Most defendants agree to a plea bargain because they figure it’s offering a better result than they’ll get from a trial. So any attempt to bring down the system is going to have to find a bunch of volunteers who are willing to go to trial and accept harsher sentences. I doubt the number of people like that will be enough to overwhelm the courts.
They’d increase what is common now already, keep the person in jail awaiting trial until they decide to release them for time served. There certainly would be a decrease in following through on nuisance charges like drug possession, and there would be a increase in inflated charging to get defendents to plead out. There would also be an increase in maximum sentencing to punish those who insist on going to trial.

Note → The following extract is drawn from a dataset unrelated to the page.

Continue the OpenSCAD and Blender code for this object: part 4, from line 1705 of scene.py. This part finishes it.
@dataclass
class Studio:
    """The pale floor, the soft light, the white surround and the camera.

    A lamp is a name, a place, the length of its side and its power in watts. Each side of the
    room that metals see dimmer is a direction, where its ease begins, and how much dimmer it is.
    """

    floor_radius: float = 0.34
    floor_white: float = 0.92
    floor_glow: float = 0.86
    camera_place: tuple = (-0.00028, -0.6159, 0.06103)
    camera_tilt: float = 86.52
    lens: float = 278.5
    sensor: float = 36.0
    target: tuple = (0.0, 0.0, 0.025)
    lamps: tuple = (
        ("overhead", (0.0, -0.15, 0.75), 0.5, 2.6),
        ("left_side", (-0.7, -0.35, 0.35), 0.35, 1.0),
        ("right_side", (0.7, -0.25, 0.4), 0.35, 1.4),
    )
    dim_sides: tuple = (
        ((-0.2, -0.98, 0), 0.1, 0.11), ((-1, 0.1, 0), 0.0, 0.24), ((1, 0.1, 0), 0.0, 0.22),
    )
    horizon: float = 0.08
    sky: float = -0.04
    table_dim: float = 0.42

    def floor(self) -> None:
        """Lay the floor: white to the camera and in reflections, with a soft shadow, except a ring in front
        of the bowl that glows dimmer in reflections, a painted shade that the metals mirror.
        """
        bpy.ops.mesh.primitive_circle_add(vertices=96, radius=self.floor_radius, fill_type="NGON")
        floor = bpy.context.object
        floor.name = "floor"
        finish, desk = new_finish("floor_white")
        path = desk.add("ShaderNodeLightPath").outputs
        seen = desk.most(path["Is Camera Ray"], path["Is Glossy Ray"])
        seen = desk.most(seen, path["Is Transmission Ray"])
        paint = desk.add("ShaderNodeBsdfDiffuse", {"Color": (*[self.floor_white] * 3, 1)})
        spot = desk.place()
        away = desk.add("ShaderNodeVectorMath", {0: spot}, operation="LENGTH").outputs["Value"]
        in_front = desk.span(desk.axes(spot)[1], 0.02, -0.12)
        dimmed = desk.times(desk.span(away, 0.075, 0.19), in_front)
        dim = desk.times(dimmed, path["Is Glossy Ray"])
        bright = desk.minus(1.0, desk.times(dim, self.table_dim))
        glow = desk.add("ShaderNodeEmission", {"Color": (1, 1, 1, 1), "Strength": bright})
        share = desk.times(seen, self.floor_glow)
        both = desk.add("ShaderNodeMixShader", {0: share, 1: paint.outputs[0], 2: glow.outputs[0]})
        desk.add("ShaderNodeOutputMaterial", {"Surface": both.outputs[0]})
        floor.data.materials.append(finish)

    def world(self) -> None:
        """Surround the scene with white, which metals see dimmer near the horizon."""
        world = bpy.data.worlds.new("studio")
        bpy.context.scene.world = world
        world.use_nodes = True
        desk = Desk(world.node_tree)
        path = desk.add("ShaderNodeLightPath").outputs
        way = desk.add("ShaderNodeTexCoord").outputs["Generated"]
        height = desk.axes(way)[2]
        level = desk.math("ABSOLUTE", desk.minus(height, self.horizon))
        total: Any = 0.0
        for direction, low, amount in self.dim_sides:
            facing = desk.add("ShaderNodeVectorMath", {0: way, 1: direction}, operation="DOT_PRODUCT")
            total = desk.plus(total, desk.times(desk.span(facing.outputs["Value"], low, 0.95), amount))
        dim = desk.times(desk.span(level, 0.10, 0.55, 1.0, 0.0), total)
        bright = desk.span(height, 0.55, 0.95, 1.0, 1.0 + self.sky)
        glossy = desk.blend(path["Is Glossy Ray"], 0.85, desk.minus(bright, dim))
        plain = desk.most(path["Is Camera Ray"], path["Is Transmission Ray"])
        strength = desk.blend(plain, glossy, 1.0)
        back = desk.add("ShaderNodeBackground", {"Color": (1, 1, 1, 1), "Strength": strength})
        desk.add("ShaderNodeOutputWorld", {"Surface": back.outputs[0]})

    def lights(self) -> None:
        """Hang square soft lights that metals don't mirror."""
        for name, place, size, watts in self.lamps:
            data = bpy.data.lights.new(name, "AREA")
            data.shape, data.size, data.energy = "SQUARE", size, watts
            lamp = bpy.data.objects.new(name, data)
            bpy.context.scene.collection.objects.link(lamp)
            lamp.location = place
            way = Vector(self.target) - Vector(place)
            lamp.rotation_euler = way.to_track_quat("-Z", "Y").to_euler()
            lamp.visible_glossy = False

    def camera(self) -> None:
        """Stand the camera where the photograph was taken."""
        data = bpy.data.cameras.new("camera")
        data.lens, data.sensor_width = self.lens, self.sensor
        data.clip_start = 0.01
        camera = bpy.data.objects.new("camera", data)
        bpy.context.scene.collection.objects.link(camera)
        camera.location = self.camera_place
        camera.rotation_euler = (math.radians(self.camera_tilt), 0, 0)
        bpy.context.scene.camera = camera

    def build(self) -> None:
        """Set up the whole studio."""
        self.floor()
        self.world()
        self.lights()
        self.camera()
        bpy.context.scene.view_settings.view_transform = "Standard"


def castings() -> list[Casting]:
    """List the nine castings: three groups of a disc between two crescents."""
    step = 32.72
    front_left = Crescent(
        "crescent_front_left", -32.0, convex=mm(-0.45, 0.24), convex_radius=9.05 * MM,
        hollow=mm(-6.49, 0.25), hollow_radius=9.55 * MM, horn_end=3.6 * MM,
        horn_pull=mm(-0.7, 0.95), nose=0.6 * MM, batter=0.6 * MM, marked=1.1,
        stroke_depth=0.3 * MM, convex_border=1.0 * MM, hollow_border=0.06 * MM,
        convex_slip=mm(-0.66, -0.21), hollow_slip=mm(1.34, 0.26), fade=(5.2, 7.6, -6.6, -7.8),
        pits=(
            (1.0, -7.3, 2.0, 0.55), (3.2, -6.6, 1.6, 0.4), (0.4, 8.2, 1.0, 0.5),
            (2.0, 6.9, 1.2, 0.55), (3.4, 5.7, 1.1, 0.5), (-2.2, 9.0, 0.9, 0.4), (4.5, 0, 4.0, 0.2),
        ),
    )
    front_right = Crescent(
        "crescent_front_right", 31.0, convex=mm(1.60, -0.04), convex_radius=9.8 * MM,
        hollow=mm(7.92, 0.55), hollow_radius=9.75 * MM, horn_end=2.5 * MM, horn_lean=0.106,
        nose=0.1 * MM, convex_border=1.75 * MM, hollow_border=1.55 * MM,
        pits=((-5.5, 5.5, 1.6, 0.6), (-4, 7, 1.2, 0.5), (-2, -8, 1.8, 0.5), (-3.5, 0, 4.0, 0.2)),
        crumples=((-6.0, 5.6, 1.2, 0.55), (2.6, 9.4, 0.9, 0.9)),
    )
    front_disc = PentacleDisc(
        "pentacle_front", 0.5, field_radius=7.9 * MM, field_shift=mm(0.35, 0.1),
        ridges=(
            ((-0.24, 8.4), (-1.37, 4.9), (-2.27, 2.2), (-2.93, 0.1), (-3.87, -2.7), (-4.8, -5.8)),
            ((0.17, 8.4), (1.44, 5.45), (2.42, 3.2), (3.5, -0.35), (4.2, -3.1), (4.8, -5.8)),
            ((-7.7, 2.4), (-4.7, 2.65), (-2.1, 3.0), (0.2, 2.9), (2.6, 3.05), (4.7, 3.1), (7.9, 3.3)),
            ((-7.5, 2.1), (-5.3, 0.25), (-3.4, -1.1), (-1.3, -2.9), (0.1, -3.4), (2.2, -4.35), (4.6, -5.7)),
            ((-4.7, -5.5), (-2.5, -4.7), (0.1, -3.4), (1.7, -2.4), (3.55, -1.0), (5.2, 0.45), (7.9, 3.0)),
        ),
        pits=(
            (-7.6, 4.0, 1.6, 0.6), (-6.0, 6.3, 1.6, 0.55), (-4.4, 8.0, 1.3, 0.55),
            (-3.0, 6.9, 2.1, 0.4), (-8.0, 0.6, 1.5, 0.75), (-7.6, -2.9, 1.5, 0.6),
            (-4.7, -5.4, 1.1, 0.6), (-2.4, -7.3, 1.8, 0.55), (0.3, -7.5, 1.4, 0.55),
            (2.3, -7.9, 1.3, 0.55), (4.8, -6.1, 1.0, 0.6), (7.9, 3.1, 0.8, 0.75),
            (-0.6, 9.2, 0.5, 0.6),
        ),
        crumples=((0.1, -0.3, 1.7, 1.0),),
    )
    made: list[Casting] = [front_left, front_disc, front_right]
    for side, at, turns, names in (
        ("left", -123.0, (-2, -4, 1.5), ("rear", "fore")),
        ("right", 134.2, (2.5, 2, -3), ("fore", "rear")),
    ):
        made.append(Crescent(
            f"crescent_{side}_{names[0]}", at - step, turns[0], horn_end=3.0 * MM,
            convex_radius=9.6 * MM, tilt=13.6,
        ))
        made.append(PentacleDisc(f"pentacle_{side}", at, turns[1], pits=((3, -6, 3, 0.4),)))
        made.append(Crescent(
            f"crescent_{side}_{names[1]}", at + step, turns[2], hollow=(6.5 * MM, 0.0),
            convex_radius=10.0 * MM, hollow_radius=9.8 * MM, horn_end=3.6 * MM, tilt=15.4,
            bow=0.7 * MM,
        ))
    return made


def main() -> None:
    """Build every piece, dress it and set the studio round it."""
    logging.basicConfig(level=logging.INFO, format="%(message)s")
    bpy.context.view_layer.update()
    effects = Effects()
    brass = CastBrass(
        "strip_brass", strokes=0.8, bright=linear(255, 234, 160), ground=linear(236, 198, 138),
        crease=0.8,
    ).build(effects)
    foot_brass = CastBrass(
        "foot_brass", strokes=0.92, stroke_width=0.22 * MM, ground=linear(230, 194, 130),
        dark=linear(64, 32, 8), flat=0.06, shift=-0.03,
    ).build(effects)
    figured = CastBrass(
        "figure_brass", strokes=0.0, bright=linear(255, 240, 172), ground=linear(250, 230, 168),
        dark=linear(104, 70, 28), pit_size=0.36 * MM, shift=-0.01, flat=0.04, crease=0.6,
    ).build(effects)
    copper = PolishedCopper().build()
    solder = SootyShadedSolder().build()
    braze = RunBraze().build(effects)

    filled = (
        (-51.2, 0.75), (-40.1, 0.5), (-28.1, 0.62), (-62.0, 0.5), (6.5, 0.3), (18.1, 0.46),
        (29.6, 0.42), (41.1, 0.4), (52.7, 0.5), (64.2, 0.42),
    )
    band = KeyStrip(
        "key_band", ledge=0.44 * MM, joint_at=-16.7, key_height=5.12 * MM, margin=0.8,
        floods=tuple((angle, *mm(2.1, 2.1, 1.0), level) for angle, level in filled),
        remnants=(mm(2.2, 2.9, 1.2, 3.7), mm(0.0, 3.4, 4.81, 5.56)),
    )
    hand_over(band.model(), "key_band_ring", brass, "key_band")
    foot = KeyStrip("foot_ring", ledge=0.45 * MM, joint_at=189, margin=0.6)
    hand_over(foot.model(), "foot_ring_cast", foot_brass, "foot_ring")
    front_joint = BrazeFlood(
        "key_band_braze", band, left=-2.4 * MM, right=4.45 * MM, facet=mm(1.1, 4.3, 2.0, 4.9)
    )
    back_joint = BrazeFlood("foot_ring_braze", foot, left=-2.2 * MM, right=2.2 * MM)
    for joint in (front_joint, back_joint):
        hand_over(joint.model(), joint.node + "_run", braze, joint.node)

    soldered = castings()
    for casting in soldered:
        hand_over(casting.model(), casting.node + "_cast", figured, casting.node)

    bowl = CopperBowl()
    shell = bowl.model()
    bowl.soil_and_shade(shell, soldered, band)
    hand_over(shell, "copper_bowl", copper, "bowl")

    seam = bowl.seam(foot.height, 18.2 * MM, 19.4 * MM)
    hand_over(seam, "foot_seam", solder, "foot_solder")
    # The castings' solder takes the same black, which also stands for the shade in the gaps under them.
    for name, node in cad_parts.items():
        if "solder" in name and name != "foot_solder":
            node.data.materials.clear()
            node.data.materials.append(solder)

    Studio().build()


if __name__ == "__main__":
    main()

One or both of two things would happen. Trials would take longer and longer to happen, while meanwhile defendants would continue to have to come to court, comply with pretrial bond conditions, or sit in jail (if they didn’t make bail); or prosecutors would have to make better and better offers (up to and including outright dismissals) in order to clear their dockets.
A third possibility would be for taxpayers to pay for a justice system that’s capable of delivering the right to a trial that’s guaranteed by the US constitution.

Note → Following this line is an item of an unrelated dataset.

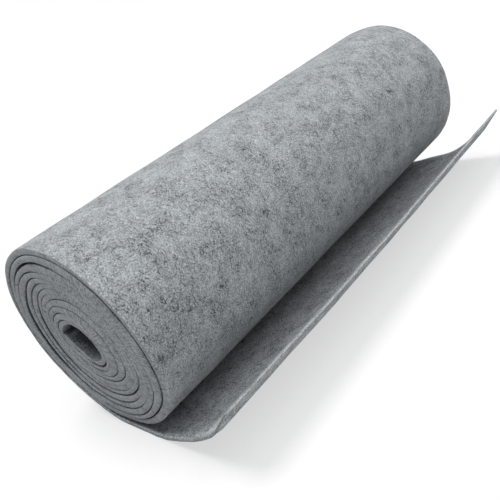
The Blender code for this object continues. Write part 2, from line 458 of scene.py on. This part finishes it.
@dataclass
class FeltStrip:
    """The wound felt: one long strip, as two faces with rounded edges between them."""

    width: float = 0.300
    length: float = 2.852
    thickness: float = 0.0032
    axis: tuple[float, float] = (-0.01415, 0.05837)  # x and z of the roll's middle
    first_angle: float = 195.0  # where the turns are counted from, in degrees from +X
    first_turn: float = -1 / 12
    leaving_turn: float = 12.12
    columns_per_turn: int = 96
    face_rows: int = 27
    row_crowding: float = 1.75
    loose_step: float = 0.0018
    edge_thinning: float = 0.0018  # how much thinner the felt is at its free edge
    edge_arris: float = 0.00040
    near_corner: tuple[float, float] = (0.007, 0.0028)  # its length and depth
    near_feather: tuple[float, float] = (0.13, 0.19)  # share pressed off, and more where raised
    far_sag: float = 0.0022
    cut_wander: float = 0.00028
    last_turn_set_back: float = 0.00045
    face_wander: float = 0.00014
    # Painted shade and painted light: how much darker the felt is painted in the seams, the
    # hollow, at its first edge, in the crevice and at the tip, and how much lighter on the flap,
    # the raised loose end, its underside and the arrises.
    seam_shade: float = 0.84
    hollow_shades: tuple[float, float] = (0.24, 0.73)  # at its mouth, and further in
    first_edge_shade: float = 0.92
    crevice_shade: float = 0.62
    flap_light: float = 0.08
    raised_light: tuple[float, float] = (0.22, 0.20)  # in the middle, and more at both ends
    tip_shade: float = 0.10
    underside_light: float = 0.52
    arris_light: float = 0.16
    name: str = "grey_felt_strip"

    def seam(self, turns: np.ndarray) -> np.ndarray:
        """Radius, in millimetres, of the seam outside the felt after so many turns."""
        knots = [FIRST_SEAM_RADIUS_MM] + [radius for row in SEAM_RADII_MM for radius in row]
        return through(np.array(knots), (turns - self.first_turn) * 12)

    def gap(self, turns: np.ndarray) -> np.ndarray:
        """Width, in millimetres, of that seam."""
        places, widths = zip(*SEAM_GAPS)
        return np.interp(turns, places, widths)

    def wound_faces(self, turns: np.ndarray) -> tuple[np.ndarray, np.ndarray]:
        """The felt's inner and outer radii while it is wound.

        Args:
            turns: How many turns from the inner end.

        Returns:
            The radius of each face there, in millimetres.
        """
        hollow = through(np.array(HOLLOW_RADII_MM), (turns - self.first_turn) * 12)
        earlier = np.maximum(turns - 1.0, self.first_turn)
        inner = np.where(turns - 1.0 < self.first_turn, hollow,
                         self.seam(earlier) + self.gap(earlier) / 2)
        outside = np.interp(turns, OUTSIDE_TURNS, OUTSIDE_RADII_MM)
        seam = self.seam(turns) - self.gap(turns) / 2
        share = smooth(11.10, 11.14, turns)
        outer = seam * (1 - share) + self.rounded_outside(turns, outside) * share
        return inner, outer

    def rounded_outside(self, turns: np.ndarray, straight: np.ndarray) -> np.ndarray:
        """The outside radii, smoothed where the table only joins them with straight lines.

        Args:
            turns: How many turns from the inner end.
            straight: The radii by straight lines.

        Returns:
            A smooth curve through the same places.
        """
        fine = np.linspace(11.0, 12.12, 400)
        radii = np.interp(fine, OUTSIDE_TURNS, OUTSIDE_RADII_MM)
        window = np.hanning(31)
        padded = np.pad(radii, 15, mode="edge")
        calm = np.convolve(padded, window / window.sum(), mode="valid")
        ends = 1.0 - smooth(12.08, 12.12, turns)
        return np.interp(turns, fine, calm) * ends + straight * (1.0 - ends)

    def loose_line(self, start: np.ndarray) -> tuple[np.ndarray, np.ndarray, np.ndarray]:
        """The middle line of the loose end.

        Args:
            start: Where the felt leaves the roll, in metres.

        Returns:
            The points, the slope in radians and the distance along it of each.
        """
        places, slopes = (np.array(column) for column in zip(*LOOSE_END))
        count = round(places[-1] * MM / self.loose_step)
        along = np.linspace(0.0, places[-1], count + 1)
        fine = np.linspace(0.0, places[-1], count * 8 + 1)
        slope = np.radians(np.interp(fine, places, slopes))
        window = np.hanning(41)
        padded = np.concatenate([np.full(20, slope[0]), slope, np.full(20, slope[-1])])
        slope = np.convolve(padded, window / window.sum(), mode="valid")
        step = (fine[1] - fine[0]) * MM
        x = start[0] + np.concatenate([[0.0], np.cumsum(np.cos(slope[1:]) * step)])
        z = start[1] + np.concatenate([[0.0], np.cumsum(np.sin(slope[1:]) * step)])
        points = np.stack([np.interp(along, fine, x), np.interp(along, fine, z)], axis=1)
        return points, np.interp(along, fine, slope), along * MM

    def stations(self) -> dict[str, np.ndarray]:
        """Both faces' points along the whole strip, before anything varies along the roll.

        Returns:
            Arrays with one row for each station: inner and outer points (x, z), turns, the
            distance along the strip and along the loose end, and the two arris radii.
        """
        count = round((self.leaving_turn - self.first_turn) * self.columns_per_turn)
        turns = np.linspace(self.first_turn, self.leaving_turn, count + 1)
        angle = np.radians(self.first_angle + 360.0 * turns)
        ray = np.stack([np.cos(angle), np.sin(angle)], axis=1)
        inner_radius, outer_radius = self.wound_faces(turns)
        inner = np.array(self.axis) + ray * inner_radius[:, None] * MM
        outer = np.array(self.axis) + ray * outer_radius[:, None] * MM
        half = self.thickness / 2
        start = outer[-1] - ray[-1] * half
        line, slope, loose = self.loose_line(start)
        up = np.stack([-np.sin(slope), np.cos(slope)], axis=1)
        half = (half - self.edge_thinning / 2 * smooth(0.106, 0.134, loose))[:, None]
        inner = np.concatenate([inner, (line + up * half)[1:]])
        outer = np.concatenate([outer, (line - up * half)[1:]])
        outer[:, 1] = np.maximum(outer[:, 1], 0.0)
        middle = (inner + outer) / 2
        steps = np.linalg.norm(np.diff(middle, axis=0), axis=1)
        all_turns = np.concatenate([turns, np.full(len(loose) - 1, self.leaving_turn)])
        earlier = all_turns - 1.0
        gaps_in = np.where(earlier < self.first_turn, 1.2, self.gap(earlier))
        gaps_in = np.maximum(gaps_in, smooth(11.9, 12.12, all_turns) * 1.4)
        open_out = smooth(11.09, 11.16, all_turns)
        angle = (self.first_angle + 360.0 * all_turns) % 360.0
        east = smooth(80.0, 30.0, np.abs((angle + 180.0) % 360.0 - 180.0))
        gaps_out = self.gap(all_turns) * (1 - open_out) + open_out * (0.6 + 1.2 * east)
        return {
            "inner": inner, "outer": outer, "turns": all_turns,
            "along": np.concatenate([[0.0], np.cumsum(steps)]),
            "loose": np.concatenate([np.zeros(len(turns) - 1), loose]),
            "inner_arris": np.minimum(0.05 + 0.6 * gaps_in, 1.0) * MM,
            "outer_arris": np.minimum(0.05 + 0.6 * gaps_out, 1.1) * MM,
        }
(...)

All it would take is for everyone currently under indictment to demand their Constitutional right to a speedy jury trial. “Speedy” is the key – it’s functionally impossible for the system to provide a fair trial for all of them within 45 days. Some will get sentenced, yes – but the majority would be dismissed without prejudice due to lack of court space and time. (Even more time would be lost on the ad hoc panels to decide which cases actually move forward.)

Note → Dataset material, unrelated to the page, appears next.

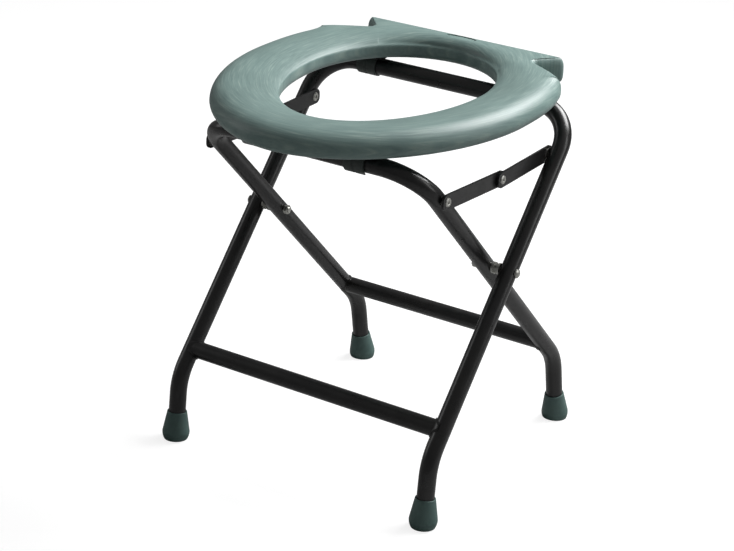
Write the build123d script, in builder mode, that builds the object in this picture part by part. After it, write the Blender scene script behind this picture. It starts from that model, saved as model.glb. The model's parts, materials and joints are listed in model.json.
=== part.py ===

What about juries? We’d probably run out of eligible jurists before we run out of criminals. Even today, if you know the evidence against you is weak, a winning strategy can be to insist on a trial ASAP – though I wouldn’t recommend it without a good lawyer!
Here’s an example from the venerable TV series, The Adventures of Brisco County Jr.
I once read a similar suggestion that said if college students had really wanted to stop the Vietnam War, an effective strategy might have been to stop resisting the draft. The idea was that if college students and their peers were getting routinely drafted and sent off to Vietnam, it would bring the war home to their parents. And the parents of these kids were more influential than the parents of the kids who weren’t able to avoid getting drafted and actually were sent off to fight. If the sons of the upper classes were dying in Vietnam, the upper classes would oppose the war.
They can demand it. But will they get it? The rules on what constitutes a speedy trial are relatively vague. And a key factor is that the state is generally only held accountable for delays it’s responsible for. If the defendants are collectively trying to causes delays by overloading the court system, they shouldn’t count on receiving a favorable decision when they turn around and claim they’re entitled to release because of those delays.
The right to a speedy trial applies to prosecutors, not to judges. In other words, if your case doesn’t get reached because there are 27 other cases ahead of you, your right to a speedy trial won’t help you. Or rather, it won’t help you so long as the prosecutor is, (or says she is) ready for trial. If the judge decides to try one of the other 27 cases, you just have come back on another day. Anyway, there is no general 45 day rule. I’m not sure where you got that from. Maybe it’s particular to your state. As a constitutional matter, it’s decided on a case by case basis, and the Supreme Court has said that years long delays are ok.
The long-term problem would be that jails and prisons cannot accommodate the numbers of prisoners that the court system currently generates even with plea bargains. So if there were even the slightest upset in the process, there wouldn’t be sufficient secure holding space for the additional defendants incarcerated.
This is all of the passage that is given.